The smart glove may make this possible and, in doing so, reduce the risk to and improve the outcomes of people operated on by younger surgeons.
Since surgeons normally double-glove for infection control, Lui’s system adheres to the back of an inner glove that goes over the hand. PCB strips on the glove along the back of the thumb, index and middle finger lead to a motherboard resting on the back of the hand. The motherboard holds a rechargeable lithium-polymer pouch battery that powers an ESP32 microcontroller providing wireless connectivity. This flat assembly is then encapsulated in a second latex glove.
Each node in the electronics assembly has a nine-axis IMU and with three nodes on each finger, leading to 81 channels.
“That’s quite a lot of data but, basically, each IMU is providing three-axis acceleration, gyroscope, and magnetometer outputs,” says Lui. “Later on, we transform that data into fewer channels and may even transform them into quaternions.”
Quaternions are mathematical formulae used to represent an orientation in 3D space and are used in 3D game programming. “It’s a little bit complicated, but there has also been interest in using AI,” says Lui.
However, he is unconvinced about AI’s benefits. “I feel that there is a black box with AI and ‘explainability’ has always been a hurdle,” Lui says. “You can train AI on data, and it will tell you ‘yes’ or ‘no’, but why is it a ‘yes’ and why is it a ‘no’? If we can’t work that out and communicate it to our trainees, we’re no better than the person watching over the shoulder saying that was good and that wasn’t good.”
Building a database of surgeons’ movements
So Lui is pursuing a different approach, looking at template-matching data analysis.
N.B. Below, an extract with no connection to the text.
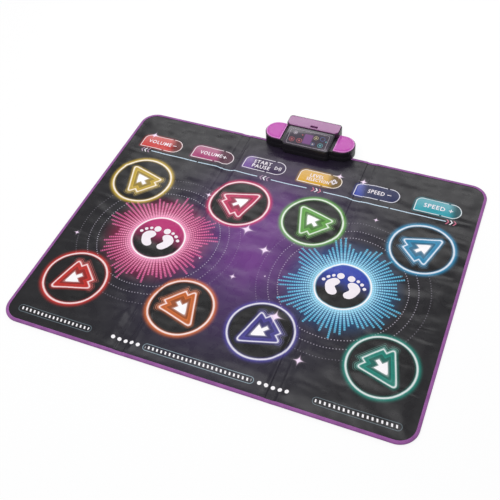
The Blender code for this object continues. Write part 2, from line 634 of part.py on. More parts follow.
def build_display():
    """The smoked window and the light board under it."""
    window = slope_plate(BLOCK_HALF_WIDTH - WINDOW_MARGIN, (WINDOW_MARGIN, WINDOW_MARGIN),
                         -WINDOW_THICKNESS / 2 + GAP, WINDOW_THICKNESS / 2 + GAP, WINDOW_CORNER)
    done(window, "display_window", finish("display_window", (0.05, 0.04, 0.06), 0.08, alpha=0.5))
    board_top = -WALL - GAP
    board = slope_plate(BLOCK_HALF_WIDTH - BOARD_MARGIN, (BOARD_MARGIN, BOARD_MARGIN),
                        board_top - BOARD_THICKNESS, board_top, 0)
    lamp_margin = WINDOW_LEDGE + LAMP_MARGIN
    lamps = slope_plate(BLOCK_HALF_WIDTH - lamp_margin, (lamp_margin, lamp_margin),
                        board_top - BOARD_THICKNESS / 2, -WINDOW_THICKNESS / 2, 0)
    done(join(board, lamps), "display_board", finish("display_board", (0.03, 0.10, 0.05), 0.5))


def build_lenses():
    """The two light covers on the console's ends."""
    for side, label in ((-1, "left"), (1, "right")):
        plate = prism("lens", lens_outline(side, 0), DECK_Z + GAP, DECK_Z + GAP + LENS_THICKNESS)
        done(plate, f"{label}_light_lens", finish("light_lens", MAGENTA, 0.2))


def build_phone_rest():
    """The flap that stands up behind a phone, and the pin it turns on."""
    plan = rounded((-REST_HALF_WIDTH, REST_FRONT_Y), (REST_HALF_WIDTH, REST_BACK_Y), (REST_CORNER,) * 4)
    flap = prism("flap", plan, REST_BOTTOM_Z, REST_TOP_Z)
    radius = REST_THICKNESS / 2
    profile = [(REST_FRONT_Y - PAST, REST_BOTTOM_Z)]
    for step in range(2 * ARC_STEPS + 1):
        turn = math.radians(-90 + 90 * step / ARC_STEPS)
        profile.append((REST_AXIS_Y + radius * math.cos(turn), REST_AXIS_Z + radius * math.sin(turn)))
    profile.append((REST_FRONT_Y + radius, REST_TOP_Z))
    profile.append((REST_FRONT_Y, REST_TOP_Z - radius / 2))
    profile.append((REST_FRONT_Y - PAST, REST_TOP_Z - radius / 2))
    combine(flap, (side_prism("profile", profile, REST_HALF_WIDTH + PAST),), "INTERSECT")
    slot_y = REST_FRONT_Y + FINGER_SLOT_SETBACK
    slot = block("slot", (FINGER_SLOT_X - FINGER_SLOT[0] / 2, slot_y, REST_BOTTOM_Z - PAST),
                 (FINGER_SLOT_X + FINGER_SLOT[0] / 2, slot_y + FINGER_SLOT[1], REST_TOP_Z + PAST))
    bore = cylinder("bore", REST_PIN_RADIUS + GAP, (REST_AXIS_Y, REST_AXIS_Z),
                    -REST_HALF_WIDTH - PAST, REST_HALF_WIDTH + PAST, SMALL_SIDES, "X")
    cut(flap, slot, bore)
    pivot = (0, REST_AXIS_Y, REST_AXIS_Z)
    done(flap, "phone_rest", finish("phone_rest", MAGENTA, 0.15), pivot)
    pin = cylinder("pin", REST_PIN_RADIUS, (REST_AXIS_Y, REST_AXIS_Z),
                   -REST_PIN_HALF_LENGTH, REST_PIN_HALF_LENGTH, SMALL_SIDES, "X")
    done(pin, "phone_rest_pin", finish("steel", (0.6, 0.6, 0.62), 0.25, 1.0))


def build_power():
    """The battery door, the cells and their contact carriers."""
    back = REAR_BACK_Y
    door = block("door", (-DOOR_HALF_WIDTH, BAY_FRONT_Y, CONSOLE_Z), (DOOR_HALF_WIDTH, back, DOOR_TOP_Z))
    lip = DOOR_HALF_WIDTH + DOOR_LIP
    join(door, block("lip", (-lip, BAY_FRONT_Y, DOOR_TOP_Z - DOOR_LIP_THICKNESS), (lip, back, DOOR_TOP_Z)))
    done(door, "battery_door", finish("battery_door", BLACK_PLASTIC, 0.5), (0, back, CONSOLE_Z))
    for number in range(CELL_COUNT):
        y = BAY_FRONT_Y + CELL_RADIUS + number * CELL_PITCH
        cell = cylinder("cell", CELL_RADIUS, (y, CELL_Z), -CELL_LENGTH / 2, CELL_LENGTH / 2, axis="X")
        done(cell, f"battery_{number + 1}", finish("battery", (0.10, 0.10, 0.11), 0.3, 0.6))
    for side, label in ((-1, "left"), (1, "right")):
        across = sorted((side * CONTACT_X, side * (CONTACT_X + CONTACT_THICKNESS)))
        carrier = block("carrier", (across[0], BAY_FRONT_Y, DOOR_TOP_Z + GAP),
                        (across[1], BAY_BACK_Y, SPLIT_Z - GAP))
        done(carrier, f"{label}_battery_contact", finish("battery_contact", (0.55, 0.53, 0.50), 0.3, 0.8))


def switch_slot_heights():
    """The lowest and highest edge of the power switch's slot."""
    middle = (FLOOR_TOP_Z + SPLIT_Z) / 2
    return middle - SWITCH_KNOB[1] / 2 - GAP, middle + SWITCH_KNOB[1] / 2 + GAP


def build_switch():
    """The sliding power switch on the console's back wall."""
    inner = REAR_BACK_Y - WALL - GAP
    flange = inner - SWITCH_FLANGE
    middle = sum(switch_slot_heights()) / 2
    half_width, half_height = SWITCH_KNOB[0] / 2, SWITCH_KNOB[1] / 2
    knob = block("knob", (SWITCH_X - half_width, flange, middle - half_height),
                 (SWITCH_X + half_width, REAR_BACK_Y + SWITCH_PROUD, middle + half_height))
    wide, tall = half_width + SWITCH_FLANGE, half_height + SWITCH_FLANGE
    join(knob, block("flange", (SWITCH_X - wide, flange, middle - tall),
                     (SWITCH_X + wide, inner, middle + tall)))
    done(knob, "power_switch_knob", finish("switch_knob", (0.02, 0.02, 0.022), 0.4),
         (SWITCH_X, inner, middle))
    body = block("body", (SWITCH_X - SWITCH_BODY[0], flange - GAP - SWITCH_BODY[1], FLOOR_TOP_Z + GAP),
                 (SWITCH_X + SWITCH_BODY[0] + SWITCH_TRAVEL, flange - GAP, SPLIT_Z))
    done(body, "power_switch_body", finish("switch_body", (0.35, 0.35, 0.36), 0.35, 0.7))


def build_speaker():
    """The loudspeaker that faces down over the grille: rim, cone basket and magnet in one turning."""
    foot = FLOOR_TOP_Z + GAP
    profile = ((0, 0), (SPEAKER_RADIUS, 0), (SPEAKER_RADIUS, SPEAKER_RIM_HEIGHT),
               (SPEAKER_MAGNET_RADIUS, SPEAKER_BASKET_HEIGHT), (SPEAKER_MAGNET_RADIUS, SPEAKER_HEIGHT),
               (0, SPEAKER_HEIGHT))
    shape = bmesh.new()
    rings = []
    for radius, height in profile:
        turns = [2 * math.pi * step / ROUND_SIDES for step in range(ROUND_SIDES if radius else 1)]
        rings.append([shape.verts.new((radius * math.cos(turn) - LOBE_CENTRE_X,
                                       LOBE_Y + radius * math.sin(turn), foot + height)) for turn in turns])
    for lower, upper in zip(rings, rings[1:]):
        for step in range(ROUND_SIDES):
            after = (step + 1) % ROUND_SIDES
            corners = [lower[step % len(lower)], lower[after % len(lower)],
                       upper[after % len(upper)], upper[step % len(upper)]]
            shape.faces.new(list(dict.fromkeys(corners)))
    done(add_object("speaker", shape), "speaker", finish("speaker", (0.05, 0.05, 0.055), 0.5, 0.4))


def screw(name, place, head_low, tip_z):
    """A screw as one solid: a round head and a shank, along Z."""
    middle = head_low + SCREW_HEAD_HEIGHT / 2
    head = cylinder("head", SCREW_HEAD_RADIUS, place, head_low, head_low + SCREW_HEAD_HEIGHT, SMALL_SIDES)
    shank = cylinder("shank", SCREW_RADIUS, place, min(tip_z, middle), max(tip_z, middle), SMALL_SIDES)
    done(join(head, shank), name, finish("steel", (0.55, 0.55, 0.57), 0.3, 1.0))


def build_fixings():
    """The clamp plate, the ribbon, the screws and the console's feet."""
    half = (CLAMP_SIZE[0] / 2, CLAMP_SIZE[1] / 2)
    plate = block("plate", (-half[0], CLAMP_Y - half[1], FOAM_Z), (half[0], CLAMP_Y + half[1], TOP_Z - GAP))
    cut(plate, *clamp_hole_cutters(FOAM_Z - PAST, TOP_Z + PAST))
    done(plate, "clamp_plate", finish("clamp_plate", (0.5, 0.5, 0.52), 0.4, 0.9))
    for number, x in enumerate(CLAMP_SCREW_X, 1):
        screw(f"clamp_screw_{number}", (x, CLAMP_Y), FLOOR_TOP_Z + GAP, FOAM_Z + CLAMP_SCREW_LIFT)
    for x, label in ((-HOUSING_SCREW_X, "left"), (HOUSING_SCREW_X, "right")):
        screw(f"{label}_housing_screw", (x, HOUSING_SCREW_Y), CONSOLE_Z + SCREW_HEAD_SINK - GAP,
              SPLIT_Z + GAP + HOUSING_SCREW_REACH)

    board = block("board", (-MAIN_BOARD[0] / 2, MAIN_BOARD_Y - MAIN_BOARD[1] / 2, BOARD_Z),
                  (MAIN_BOARD[0] / 2, MAIN_BOARD_Y + MAIN_BOARD[1] / 2, BOARD_Z + BOARD_THICKNESS))
    done(board, "main_board", finish("main_board", (0.02, 0.14, 0.06), 0.45))
    ribbon_low = FOAM_Z
    ribbon_high = BOARD_Z + BOARD_THICKNESS + GAP
    front, rise = RIBBON_Y - RIBBON_FOOT, RIBBON_Y
    end = MAIN_BOARD_Y - MAIN_BOARD[1] / 2 + RIBBON_LAP
    thick = RIBBON_THICKNESS
    path = ((front, ribbon_low), (rise + thick, ribbon_low), (rise + thick, ribbon_high),
            (end, ribbon_high), (end, ribbon_high + thick), (rise, ribbon_high + thick),
            (rise, ribbon_low + thick), (front, ribbon_low + thick))
    ribbon = side_prism("ribbon", path, RIBBON_WIDTH / 2)
    done(ribbon, "ribbon_tail", finish("ribbon", (0.60, 0.50, 0.30), 0.35))
    for x, label in ((-FOOT_X, "left"), (FOOT_X, "right")):
        foot = cylinder("foot", FOOT_RADIUS, (x, FOOT_Y), 0, CONSOLE_Z - GAP)
        done(foot, f"{label}_console_foot", finish("rubber", (0.015, 0.015, 0.016), 0.85))


def main():
    """Build the whole mat and console."""
    clear_scene()
    for side, label in ((-1, "left"), (0, "centre"), (1, "right")):
        build_panel(side, label)
    for side, label in ((-1, "left"), (1, "right")):
        build_side_binding(side, label)
        build_fold_band(side, label)
    build_centre_binding(-1, "front")
    build_centre_binding(1, "back")
    build_pads()
    build_lower_housing()
    build_upper_housing()
    build_display()
    build_lenses()
    build_phone_rest()
    build_power()
    build_switch()
    build_speaker()
    build_fixings()


main()
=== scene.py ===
"""Looks of a foldable dance mat with a battery console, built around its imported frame.

Sizes are in metres, in the frame's own axes: +X to the dancers' right, +Y towards the console, +Z up.
The origin is the centre of the mat's underside, on the floor.
"""
import sys

import json
import logging
import math
from contextlib import contextmanager
from dataclasses import dataclass
from enum import Enum
from typing import Callable, Iterator, Sequence

import bmesh
import bpy
import numpy as np
from mathutils import Matrix, Quaternion, Vector


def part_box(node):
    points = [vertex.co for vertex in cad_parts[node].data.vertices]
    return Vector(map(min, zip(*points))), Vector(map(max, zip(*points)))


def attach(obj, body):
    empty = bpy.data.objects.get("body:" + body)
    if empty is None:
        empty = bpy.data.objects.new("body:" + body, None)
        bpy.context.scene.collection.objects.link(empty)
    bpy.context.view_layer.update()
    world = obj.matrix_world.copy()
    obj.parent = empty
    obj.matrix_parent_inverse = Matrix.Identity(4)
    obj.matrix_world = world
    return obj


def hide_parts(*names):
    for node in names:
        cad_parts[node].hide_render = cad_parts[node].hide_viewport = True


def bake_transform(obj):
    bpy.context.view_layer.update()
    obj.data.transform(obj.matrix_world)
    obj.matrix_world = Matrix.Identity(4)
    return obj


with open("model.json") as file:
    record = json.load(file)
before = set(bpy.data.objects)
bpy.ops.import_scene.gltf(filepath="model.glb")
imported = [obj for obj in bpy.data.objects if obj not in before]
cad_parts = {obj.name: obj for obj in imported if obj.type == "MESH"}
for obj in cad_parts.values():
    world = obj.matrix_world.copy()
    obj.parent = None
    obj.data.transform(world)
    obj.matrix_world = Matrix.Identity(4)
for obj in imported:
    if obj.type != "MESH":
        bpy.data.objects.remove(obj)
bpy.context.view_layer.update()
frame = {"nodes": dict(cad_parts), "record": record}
LOG = logging.getLogger("dance_mat")

Colour = tuple[float, float, float]
Item = bpy.types.Object
Spot = Sequence[float]

# Points closer together than this are one point
TINY = 1e-6
# How far a cutting block reaches above and below the floor
BLOCK_REACH = 0.05
# The longest edge in a print that follows the vinyl
DRAPE_STEP = 0.007


def middle(node: str) -> Vector:
    """The centre of a CAD node's box."""
    low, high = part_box(node)
    return (low + high) / 2


def srgb(red: int, green: int, blue: int) -> Colour:
    """A colour as it shows on a screen, turned into the linear one that a shader takes."""
    return tuple((c / 255 / 12.92) if c <= 10 else ((c / 255 + 0.055) / 1.055) ** 2.4
                 for c in (red, green, blue))


def smooth(value: np.ndarray, start: float, end: float) -> np.ndarray:
    """A smooth rise from 0 at start to 1 at end, or a fall where end is the smaller."""
    share = np.clip((np.asarray(value, float) - start) / (end - start), 0, 1)
    return share * share * (3 - 2 * share)


# Places that the frame gives
MAT_HALF_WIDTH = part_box("right_binding")[1].x
MAT_HALF_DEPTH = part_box("right_binding")[1].y
SURFACE_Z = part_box("centre_top_sheet")[1].z
HEM_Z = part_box("left_binding")[1].z
CREASE_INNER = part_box("right_fold_band")[0].x
CREASE_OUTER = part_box("right_fold_band")[1].x
BAND_MIDDLE = (CREASE_INNER + CREASE_OUTER) / 2
PAD_X = (middle("back_right_arrow_pad").x, middle("back_far_right_arrow_pad").x)
PAD_Y = (middle("front_right_arrow_pad").y, middle("back_right_arrow_pad").y)
CONTROL_Y = middle("volume_up_pad").y
BURST_PLACES = ((-0.2985, -0.0590), (0.2845, -0.0510))
SIDE_SHIFT = 0.0068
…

His solution is to enable trainees to compare their movements with pre-recorded actions of experienced surgeons.
“We also know that not every surgeon does things the same way, so we are building a library of experienced surgeons’ movements,” he says. “The trainee can then say, ‘Well, I want to be like that surgeon. I want to compare myself to them. How do they do it?’ And then see the difference in the way they are manipulating each part of their finger — and also their hand overall.”
Lui considers building the database of experienced surgeons as his most vital activity for now. The other challenge is providing feedback during the surgery. Audio and haptic feedback can be distracting and build dependence. Lui’s solution is to record the procedure and allow the surgeons to match their movement data from the IMUs, but also see visually what was happening to their hands.
“Sometimes it’s not intuitive looking at IMU data. What does a heading of 135 degrees or a rotation of 600 degrees per second actually mean?” asks Lui. “But we can provide some guidance by actually showing them the visual difference as well.”
Chip shortages have delayed production, but Lui aims to trial the device by the end of the year. “The close relationship between clinicians and engineering researchers has been quite vital in shaping how this innovation is moving, and also for us to have willing participants to trial our prototypes and be enthusiastic about it,” he says.